We have operated for centuries with a manifest destiny ideology when it comes to resources.  We have thought we can take whatever we need from the environment without any future consequences.  William Cronon points out that this may be a result of a fundamental flaw on how we view nature and wildness as separate from us.  This type of mindset leads us to not consider the negative effect on us when we try to change or alter nature (Cronon).  Regardless, we have dealt with finite resources with an infinite mindset, either not realizing the future problems that would ensue, not caring about them, or figuring there would be some remarkable technological advancement that would fix everything.  Today, technology has given us an answer.  Oyster farming gives us the opportunity to continue to consume oysters without any negative effects on the environment while waiting for the natural oysters to recover.  It is time to fully embrace this as a society.

Works Cited

Cronon, W. (1995). The Trouble with Wilderness: A Response. Uncommon Ground: Rethinking the Human Place in Nature, 69-90.

Livie, K (2015). Oysters [Powerpoint Slides].

Seidel, J. (2015). Science and Society – Part 1 [Powerpoint slides].

The Geographical Problems of Diplomacy

For as long as anyone in this country can remember, states have made laws that apply to that particular state’s entire geographical boundaries.  This presents a problem when the state of Pennsylvania makes a law that intends to help pollution in the Chesapeake Bay watershed.  The Chesapeake Bay watershed in Pennsylvania is difficult to manage by the state because Pennsylvania only has a certain amount of its population residing within the confines of the Bay’s watershed, so when it makes laws attempting to clean up the polluted watershed, they do not apply to many of the state’s residents.  For this reason, Pennsylvania should seriously consider making laws based on certain geographical constraints, like the Chesapeake Bay watershed, instead of having them apply to the entire state.  It might be a lot easier if their Chesapeake Bay cleanup effort only applied to the people within the Chesapeake Bay watershed.

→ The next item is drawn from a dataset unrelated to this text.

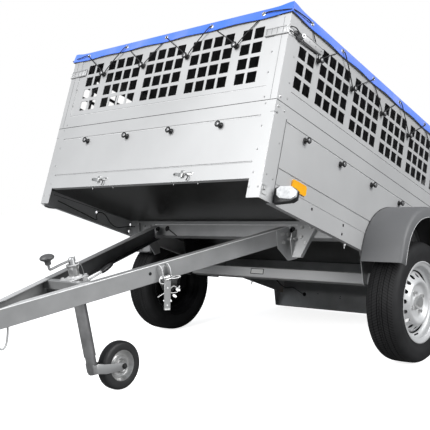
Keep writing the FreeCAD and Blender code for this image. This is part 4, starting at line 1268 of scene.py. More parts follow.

None of the actual Chesapeake Bay actually lies within the state of Pennsylvania’s borders, so it is difficult to get residents of Pennsylvania to care about the bay and the challenges it faces, most notably pollution from agricultural runoff.  Despite this, it is of utmost importance to the bay’s health.  Fifty percent of the Chesapeake Bay’s freshwater comes from the mighty Susquehanna River which means a lot of runoff coming from the Pennsylvanian farms ends up in the large estuary below (Hardesty).  Even though it is so important to the bay’s persistence, it is difficult to convince Pennsylvania citizens to care about how their actions affect the bay because they lack the connection with the bay us Marylanders have.  They cannot see the effect they are having on the bay the same way we can.  It is extremely difficult to convince citizens that their actions are negatively affecting something so far away.  Problems also arise because only twenty-five percent of Pennsylvania’s population resides within the watershed boundary (Hardesty).  When Pennsylvania attempts to make a law involving pollution and the attempted clean-up of the bay, it becomes problematic because the actions of seventy-five percent of the population have no effect on the Chesapeake Bay.  This is vastly different than Maryland in which ninety-seven percent of the population lives within the Chesapeake Bay watershed.

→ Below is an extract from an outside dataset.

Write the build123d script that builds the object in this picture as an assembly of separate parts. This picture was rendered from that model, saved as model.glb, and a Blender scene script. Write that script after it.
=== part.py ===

This is why Pennsylvania needs to consider changing their political procedure for this particular issue.  When making laws involving the potential clean-up of the Chesapeake Bay, the state of Pennsylvania should consider only involving the twenty-five percent of residents living within the Bay’s watershed.  This would make for a much easier clean-up effort in that the state would only have to focus on a certain segment of their population in getting them on board and not have to convince the other seventy-five percent of their residents of the legitimacy and urgency of this issue.  If Pennsylvania could somehow only make laws applying to this concentrated quarter of their population, their attempt to clean up their section of the watershed could go much easier and smoother.

Why are we not more concerned about rising sea levels?

The topic of sea levels rising has been the controversial subject of a lot of debate over the past several years.  Everyone from the political world to the scientific world has attempted to find the answer of what is happening with sea levels, why it is happening and how much money to spend on answering these questions and finding a solution.  Everyone wants to figure out the cause of the sea level rising and the answer to the debate on whether it is a product of our actions or simply the earth’s natural trend.  But when it comes to the people who live near coastlines, the why of sea level rise should not matter as much as the fact that sea level is indeed rising and their homes and lifestyle could be underwater soon.  Everyone in coastal communities should be more concerned about this than they are because it is happening now and it is happening fast.

Sea level rise is a serious issue regardless of the source of its problem.  Globally, the sea has risen eight inches since 1880 and even more in certain cities along the United States Atlantic coast.  It has risen over 17 inches in New York City since 1856, 13 inches in Baltimore since 1902, and ten inches in Boston in less than a century.  This trend it going to be a big problem for people living along the coast soon because there is no end in sight (Levin).  It is already an issue in coastal areas during extreme high tides.  Two times every month, during the new and full moon, gravitational pull from the sun and the moon combine to make high tide even higher than usual.  Back in 1970, these tides were not a huge issue most of the time for coastal towns, but today is a different story.  The times that these extreme high tides have created flooding issues in coastal communities have quadrupled since 1970.  This is and will continue to be a huge issue for these coastal societies.

We as a society need to stop being as concerned about the source of rising seawater and be more concerned about the fact that sea level is actually rising.  People living in coastal cities, especially New Orleans, really need to be more worried about their home and streets getting drowned in the rising water levels.  They cannot simply wait around for natural or technological fix.  Whatever the reason for not worrying about it, whether it is denial of it actually happening or thinking it will not happen for a long time, there needs to be some sort of solution or plan because the sea level is rising and we will not be able to stop it any time soon.